I need that slightly resistive feel of the paper – shiny screens with slidey styli just don’t cut it – try a Samsung S-Pen on a Note something.something and no, it just isn’t right (and Android apps are also really not that interested in eInk, either).

So I order my Remarkable Tablet, and waited, and waited, and waited a bit longer, and Hurrah it turned up!

Remarkable Tablet

Then I saw the Sony Digital Paper device, and had to try that too…

Sony DPT-RP1

…and the Onyx Boox Max 2, and had to try that too…

Onyx Boox Max 2

…although I rather wish now I could put that one back in the box and send it back whence it came – sadly a real disappointment.

To satisfy my analytical itch, I worked up an evaluation of all three devices, and you can read the three tables at the tail of this post

Suffice it to say, the roll of honour is like this:

  • the Remarkable Tablet is my choice of companion device to come with me to meetings;
  • the Sony Digital Paper is a lovely device and my favourite for drafting presentations, but tied to my office due to the very limited connectivity;
  • and the Boox Max 2, well, that’s just going to gather dust until the software gets way, way better, or maybe even way, way, way better (and even software may not fix it unless the eInk display and pen can interact with other Android apps)

And to those people who carp about the fact these devices have almost no functionality compared to their AndroiPad, well, so does a piece of paper, and these are way more functional than that!

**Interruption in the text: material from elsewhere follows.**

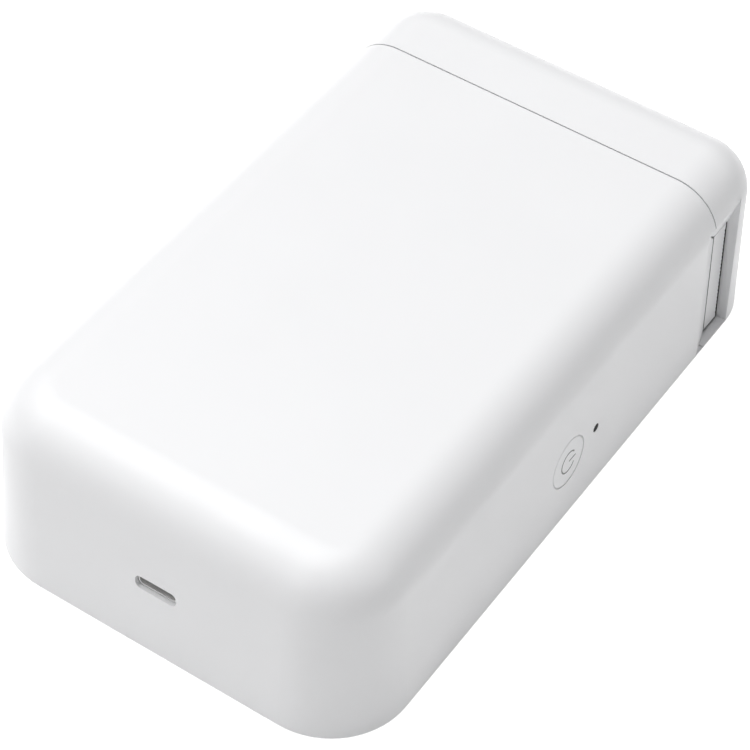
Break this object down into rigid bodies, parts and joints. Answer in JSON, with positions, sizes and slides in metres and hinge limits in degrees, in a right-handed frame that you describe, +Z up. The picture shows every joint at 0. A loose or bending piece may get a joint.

and as a tailpiece, one of my family said, Tiny Tim style, his little face looking up at me:

Dear Papa, does that mean there will be no more shredding?” – Well, yes, that may just be! 

(And no, the family don’t really talk to me like that)

Evaluation of Remarkable Tablet, Sony DPT-RP1 and Onyx Boox Max 2

Remarkable Tablet

Design quality

Stylus

  • Passive Wacom pen with is OK, however can choose others.
  • The Staedtler Noris is my current favourite
  • Any of them could use a click button to erase.

Paper-like?

  • Great tracking for the ink
  • The feel varies by the pen – the standard pen is a bit slidey for me, I prefer the greater resistance of the Noris stylus, which is as much due to my tendency to scribble unreadable chicken scratch otherwise

Note taking experience

  • Good. Notebooks are easy to create and write in, and can delete pages, but not add them which is a slight annoyance, although not a serious issue, as notes tend to be a stream of words, and pages don’t really matter
  • Some limitations in the current software require a very disciplined work flow to save files to PC (e.g., lack of desktop sync)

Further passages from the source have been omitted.